An examination of the “Statement of Reasons” provided by the Secretary in support of his decision not to institute a civil action in the instant case shows that the Secretary’s decision is not subject to reversal under the standard set forth in § 706(2)(A). In making his decision, the Secretary reviewed the plaintiffs’ complaint and the interpretation by the President of the International Union of the relevant provisions of the International constitution and District Council bylaws. In reviewing a union’s interpretation of its internal laws, the Secretary will set aside such interpretation only if it is shown to be clearly unreasonable. After reviewing the interpretation of the relevant provisions by the president of the International Union, the Secretary concluded that such interpretation was not clearly unreasonable and that, therefore, it should be accepted. Under the interpretation by the President of the International Union, the relevant provisions of the constitution of the International Union and District Council bylaws do not render defendant Pressley ineligible for office. As the Secretary found this interpretation acceptable, the plaintiffs’ complaint was rejected. This court cannot conclude that the Secretary’s decision to accept the interpretation given by the President of the International Union was arbitrary, capricious, an abuse of discretion, or otherwise not in accordance with law.3

In Dunlop v. Bachowski, supra, the Supreme Court stated that: “When the district court determines that the Secretary’s Statement of Reasons adequately demonstrates that his decision not to sue is not contrary to law, the complaining union members’ suit fails and should be dismissed.” 421 U.S. at 574, 95 S.Ct. at 1861. Accordingly, since this court has determined that the Secretary’s decision not to institute a civil action in the case at bar was not contrary to law, plaintiffs’ suit is hereby DISMISSED.

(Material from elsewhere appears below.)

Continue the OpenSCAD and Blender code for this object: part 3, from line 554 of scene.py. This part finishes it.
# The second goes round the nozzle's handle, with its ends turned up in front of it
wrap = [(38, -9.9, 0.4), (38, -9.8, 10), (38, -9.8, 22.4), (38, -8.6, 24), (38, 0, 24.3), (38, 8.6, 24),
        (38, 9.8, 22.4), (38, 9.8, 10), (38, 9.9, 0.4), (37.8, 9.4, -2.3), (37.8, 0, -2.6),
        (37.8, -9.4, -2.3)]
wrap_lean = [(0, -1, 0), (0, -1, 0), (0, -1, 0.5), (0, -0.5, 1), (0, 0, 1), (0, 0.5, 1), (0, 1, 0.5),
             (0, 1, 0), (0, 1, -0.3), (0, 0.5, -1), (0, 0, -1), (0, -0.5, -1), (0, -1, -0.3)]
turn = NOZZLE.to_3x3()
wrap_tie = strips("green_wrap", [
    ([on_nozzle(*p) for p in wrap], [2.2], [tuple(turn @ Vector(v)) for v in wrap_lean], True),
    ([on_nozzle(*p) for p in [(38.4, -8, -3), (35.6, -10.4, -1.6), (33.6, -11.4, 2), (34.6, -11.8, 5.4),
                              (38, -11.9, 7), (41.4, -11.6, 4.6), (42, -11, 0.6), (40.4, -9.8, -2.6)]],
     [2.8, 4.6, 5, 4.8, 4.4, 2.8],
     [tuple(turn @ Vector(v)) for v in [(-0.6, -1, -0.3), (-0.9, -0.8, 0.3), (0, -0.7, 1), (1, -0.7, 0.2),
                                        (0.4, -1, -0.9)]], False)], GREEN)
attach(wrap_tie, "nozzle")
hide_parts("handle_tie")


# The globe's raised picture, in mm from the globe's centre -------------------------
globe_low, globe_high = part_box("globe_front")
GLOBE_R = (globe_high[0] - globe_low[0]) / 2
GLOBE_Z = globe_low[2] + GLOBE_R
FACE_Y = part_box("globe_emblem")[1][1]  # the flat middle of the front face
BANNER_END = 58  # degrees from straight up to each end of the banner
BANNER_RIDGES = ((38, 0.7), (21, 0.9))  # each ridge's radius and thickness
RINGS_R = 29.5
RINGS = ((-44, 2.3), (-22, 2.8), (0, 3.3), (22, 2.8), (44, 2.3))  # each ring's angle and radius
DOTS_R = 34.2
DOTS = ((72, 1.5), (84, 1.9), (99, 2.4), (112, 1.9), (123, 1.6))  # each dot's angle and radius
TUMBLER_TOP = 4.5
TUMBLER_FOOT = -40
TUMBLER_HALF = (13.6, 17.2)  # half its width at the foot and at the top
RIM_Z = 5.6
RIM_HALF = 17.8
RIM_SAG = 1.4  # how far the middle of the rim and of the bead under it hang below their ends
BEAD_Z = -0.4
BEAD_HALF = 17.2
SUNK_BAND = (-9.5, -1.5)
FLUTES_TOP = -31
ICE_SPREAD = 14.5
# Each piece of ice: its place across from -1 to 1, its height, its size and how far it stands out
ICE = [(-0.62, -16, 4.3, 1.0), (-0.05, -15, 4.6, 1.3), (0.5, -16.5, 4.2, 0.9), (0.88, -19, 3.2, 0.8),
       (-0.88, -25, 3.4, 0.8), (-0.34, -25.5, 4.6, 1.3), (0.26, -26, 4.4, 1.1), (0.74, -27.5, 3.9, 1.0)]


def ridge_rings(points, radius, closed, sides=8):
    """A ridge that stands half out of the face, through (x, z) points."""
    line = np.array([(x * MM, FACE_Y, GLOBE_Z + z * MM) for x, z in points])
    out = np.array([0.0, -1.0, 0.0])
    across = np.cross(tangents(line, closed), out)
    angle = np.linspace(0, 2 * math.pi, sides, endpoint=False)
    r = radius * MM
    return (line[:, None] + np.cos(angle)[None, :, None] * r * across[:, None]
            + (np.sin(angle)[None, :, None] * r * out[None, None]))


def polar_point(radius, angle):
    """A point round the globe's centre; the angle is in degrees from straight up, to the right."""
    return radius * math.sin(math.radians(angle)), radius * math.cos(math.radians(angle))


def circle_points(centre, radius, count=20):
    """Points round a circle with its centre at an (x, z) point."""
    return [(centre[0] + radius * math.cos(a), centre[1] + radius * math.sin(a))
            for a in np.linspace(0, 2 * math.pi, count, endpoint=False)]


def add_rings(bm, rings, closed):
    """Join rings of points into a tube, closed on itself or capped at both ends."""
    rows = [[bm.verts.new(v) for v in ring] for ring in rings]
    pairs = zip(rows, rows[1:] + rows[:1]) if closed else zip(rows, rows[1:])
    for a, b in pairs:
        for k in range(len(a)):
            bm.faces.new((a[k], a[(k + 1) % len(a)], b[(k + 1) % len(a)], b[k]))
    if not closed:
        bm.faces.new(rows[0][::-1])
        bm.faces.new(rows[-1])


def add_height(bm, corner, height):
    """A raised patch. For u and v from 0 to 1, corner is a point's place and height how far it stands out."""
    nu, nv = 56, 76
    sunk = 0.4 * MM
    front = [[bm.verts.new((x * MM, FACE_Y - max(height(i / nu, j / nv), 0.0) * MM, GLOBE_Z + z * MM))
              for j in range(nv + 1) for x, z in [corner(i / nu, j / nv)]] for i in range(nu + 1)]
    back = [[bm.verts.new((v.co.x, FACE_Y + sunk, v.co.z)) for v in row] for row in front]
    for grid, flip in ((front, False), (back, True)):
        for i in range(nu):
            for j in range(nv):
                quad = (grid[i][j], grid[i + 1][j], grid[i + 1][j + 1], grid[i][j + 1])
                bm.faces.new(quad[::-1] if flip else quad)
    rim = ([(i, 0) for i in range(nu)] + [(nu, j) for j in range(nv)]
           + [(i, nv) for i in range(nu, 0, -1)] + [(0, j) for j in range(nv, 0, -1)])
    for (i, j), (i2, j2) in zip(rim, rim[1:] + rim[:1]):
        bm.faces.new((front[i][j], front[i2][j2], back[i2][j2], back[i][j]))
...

As plaintiffs’ complaint has been dismissed, the court, in the exercise of its discretion, hereby DISMISSES the counterclaims asserted by the District Council and Pressley since they do not have an independent basis of jurisdiction. See United Mine Workers of America v. Gibbs, 383 U.S. 715, 86 S.Ct. 1130, 16 L.Ed.2d 218 (1966); Nilson v. City of Moss Point, Mississippi, 621 F.2d 117 (5th Cir. 1980); Harris v. Steinem, 571 F.2d 119 (2d Cir. 1978); 3 Moores Federal Practice ¶ 13.15[1] at 13-382, 13-383 (2d Edition 1980). Also, as there has been an insufficient showing of bad faith on plain*65tiffs’ part in filing this complaint, the request for attorneys’ fees is DENIED.

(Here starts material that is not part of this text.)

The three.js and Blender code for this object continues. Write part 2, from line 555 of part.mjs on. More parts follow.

. The relevant portions of the international constitution and the Bylaws of the District Council provide as follows:

SECTION 31 INTERNATIONAL CONSTITUTION AND LAWS OF THE UNITED BROTHERHOOD OF CARPENTERS AND JOINERS OF AMERICA
... Where District Council officers or Business Representatives are to be elected by delegates to the Council in any year in which the . . .
affiliated local Unions hold regular election of such delegates, the election of District Council officers shall be by the incoming delegates and not by the outgoing delegates.
SECTION 32 OF THE BY-LAWS OF THE DISTRICT COUNCIL:
A. To be eligible for nomination and election as an officer of this Council a candidate must be a delegate from his local Union. SECTION 33 B OF THE BY-LAWS:
By virtue of his office the Executive Secretary-Treasurer shall be a delegate to the Council without affecting the representation of his Local Union as set forth in Section 31 and of the Council, except the Trial Committee.

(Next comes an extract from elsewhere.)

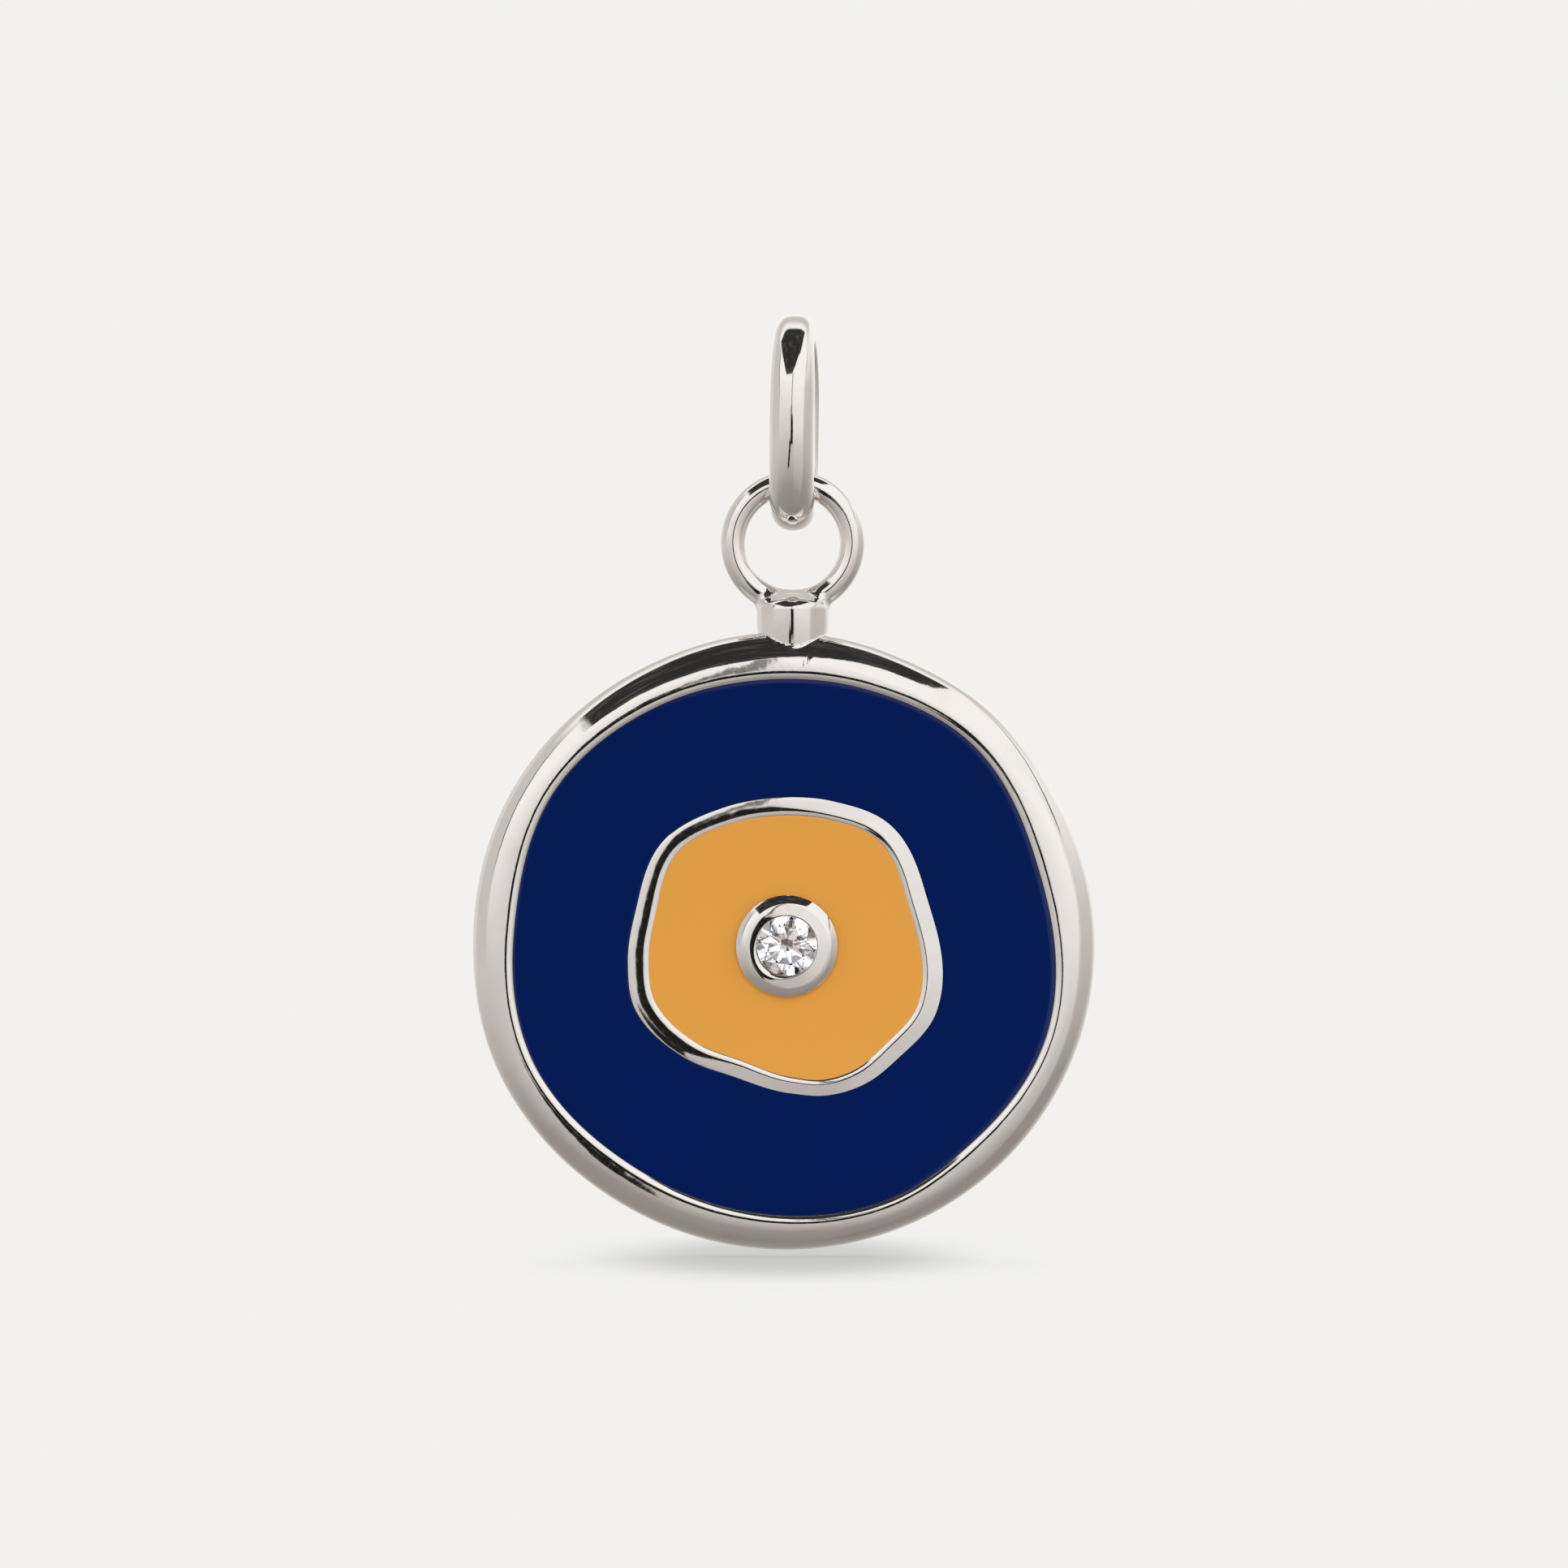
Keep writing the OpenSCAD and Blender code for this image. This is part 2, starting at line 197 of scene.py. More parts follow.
class Net:
    """One node tree, cleared and built anew."""

    def __init__(self, tree: bpy.types.NodeTree) -> None:
        """Clears the tree.

        Args:
            tree: a material's or a world's node tree.
        """
        self.tree = tree
        tree.nodes.clear()

    def node(self, kind: str, settings: dict | None = None, inputs: dict | None = None) -> bpy.types.Node:
        """Adds one node.

        Args:
            kind: the node's type.
            settings: its own settings, set first. "stops" gives a colour ramp's stops as (place, colour).
            inputs: values or links for its sockets, by name or number.

        Returns:
            The new node.
        """
        made = self.tree.nodes.new(kind)
        for name, setting in (settings or {}).items():
            if name == "stops":
                self._set_stops(made.color_ramp, setting)
            else:
                setattr(made, name, setting)
        for key, given in (inputs or {}).items():
            socket = made.inputs[key]
            if isinstance(given, Value):
                given = given.socket
            if isinstance(given, Socket):
                self.tree.links.new(given, socket)
            else:
                socket.default_value = given
        return made

    @staticmethod
    def _set_stops(ramp: bpy.types.ColorRamp, stops: list[tuple[float, tuple]]) -> None:
        """Gives a colour ramp its stops.

        Args:
            ramp: the ramp, which has two stops when new.
            stops: (place, colour) in order.
        """
        while len(ramp.elements) < len(stops):
            ramp.elements.new(0.5)
        for element, (place, colour) in zip(ramp.elements, stops):
            element.position = place
            element.color = (*colour, 1.0)

    def value(
        self, kind: str, settings: dict | None = None, inputs: dict | None = None, out: int | str = 0
    ) -> Value:
        """Adds a node and takes one of its outputs as a number.

        Args:
            kind: the node's type.
            settings: its own settings.
            inputs: values or links for its sockets.
            out: the output, by name or number.

        Returns:
            The output as a Value.
        """
        return Value(self, self.node(kind, settings, inputs).outputs[out])

    def mix(self, share: Value, first: Socket | Colour, second: Socket | Colour) -> Socket:
        """Mixes two colours.

        Args:
            share: 0 for the first, 1 for the second.
            first: a colour or a colour output.
            second: a colour or a colour output.

        Returns:
            The mixed colour's output.
        """
        made = self.node("ShaderNodeMix", {"data_type": "RGBA"}, {0: share, 6: first, 7: second})
        return made.outputs[2]

    def scaled(self, given: Socket, factor: float) -> Socket:
        """A colour or a place times a number.

        Args:
            given: the colour's or the place's output.
            factor: the number.

        Returns:
            The product's output.
        """
        made = self.node("ShaderNodeVectorMath", {"operation": "SCALE"}, {0: given, "Scale": factor})
        return made.outputs[0]

    def millimetres(self) -> Socket:
        """The place on the object, in millimetres.

        Returns:
            A vector output.
        """
        place = self.node("ShaderNodeTexCoord").outputs["Object"]
        return self.scaled(place, 1 / MM)

    def noise(self, place: Socket, per_mm: float, detail: float = 2.0, rough: float = 0.5) -> Value:
        """Even noise about 0.5.

        Args:
            place: the place in millimetres.
            per_mm: how many blobs a millimetre holds.
            detail: how many finer layers it has.
            rough: how strong the finer layers are.

        Returns:
            The noise as a Value.
        """
        inputs = {"Vector": place, "Scale": per_mm, "Detail": detail, "Roughness": rough}
        return self.value("ShaderNodeTexNoise", {}, inputs, "Fac")

    def bump(self, height: Value, micrometres: float) -> Socket:
        """Turns a height from 0 to 1 into a normal.

        Args:
            height: the varying height.
            micrometres: how high 1 stands.

        Returns:
            The normal's output.
        """
        inputs = {"Height": height, "Strength": 1.0, "Distance": micrometres * MICROMETRE}
        return self.node("ShaderNodeBump", {}, inputs).outputs[0]


def grey(level: float) -> Colour:
    """A neutral colour of that level."""
    return (level, level, level, 1.0)


# Finishes


class Finish:
    """What every finish shares: a new material with one shader on its output."""

    @staticmethod
    def start(name: str) -> tuple[bpy.types.Material, Net]:
        """Makes an empty material.

        Args:
            name: the material's name.

        Returns:
            The material and its cleared tree.
        """
        material = bpy.data.materials.new(name)
        material.use_nodes = True
        return material, Net(material.node_tree)

    @staticmethod
    def end(net: Net, inputs: dict) -> None:
        """Adds the shader and the output.

        Args:
            net: the material's tree.
            inputs: the shader's sockets.
        """
        shader = net.node("ShaderNodeBsdfPrincipled", {}, inputs)
        net.node("ShaderNodeOutputMaterial", {}, {"Surface": shader.outputs[0]})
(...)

. In Trbovich v. United Mine Workers of America, supra, the Supreme Court stated that Congress vested exclusive authority in the Secretary to institute judicial proceedings for the following two principal reasons: “(1) to protect unions from frivolous litigation and unnecessary judicial interference with their elections, and (2) to centralize in a single proceeding such litigation as might be warranted with respect to a single election.” 404 U.S. at 532, 92 S.Ct. at 633. This procedure is in harmony with the general policy of Congress not to unnecessarily intervene in internal union affairs. See e. g., Calhoon v. Harvey, supra.

. By letter dated October 18, 1979, the President of the International Union, Mr. William Sidell, upheld his interpretation made on a similar complaint filed by members of Local Union 225 in connection with defendant Pressley’s election to office in 1977. President Sidell’s interpretation is based on provisions of the District Council bylaws and International Union constitution which allows an officer to be a delegate by virtue of his office and to remain in office until a successor is elected. The President reasoned that the provision requiring District Council officers to be delegates from their local union does not mean that one necessarily has to be an elected delegate from his local union. It is President Sidell’s position that one can be a delegate from his local union by virtue of holding an elective office as well as being an elected delegate from his local union. Either type delegate would be eligible for office. President Sidell concluded that since Pressley had been an elected delegate from his local union at the time he was initially elected to District Council office, and since he remained a delegate by virtue of his office until a successor was elected, then he would remain eligible for election as long as his term was unbroken. The Secretary accepted President Sidell’s reasoning as not being clearly unreasonable, and this court cannot say that the Secretary’s decision is subject to being set aside.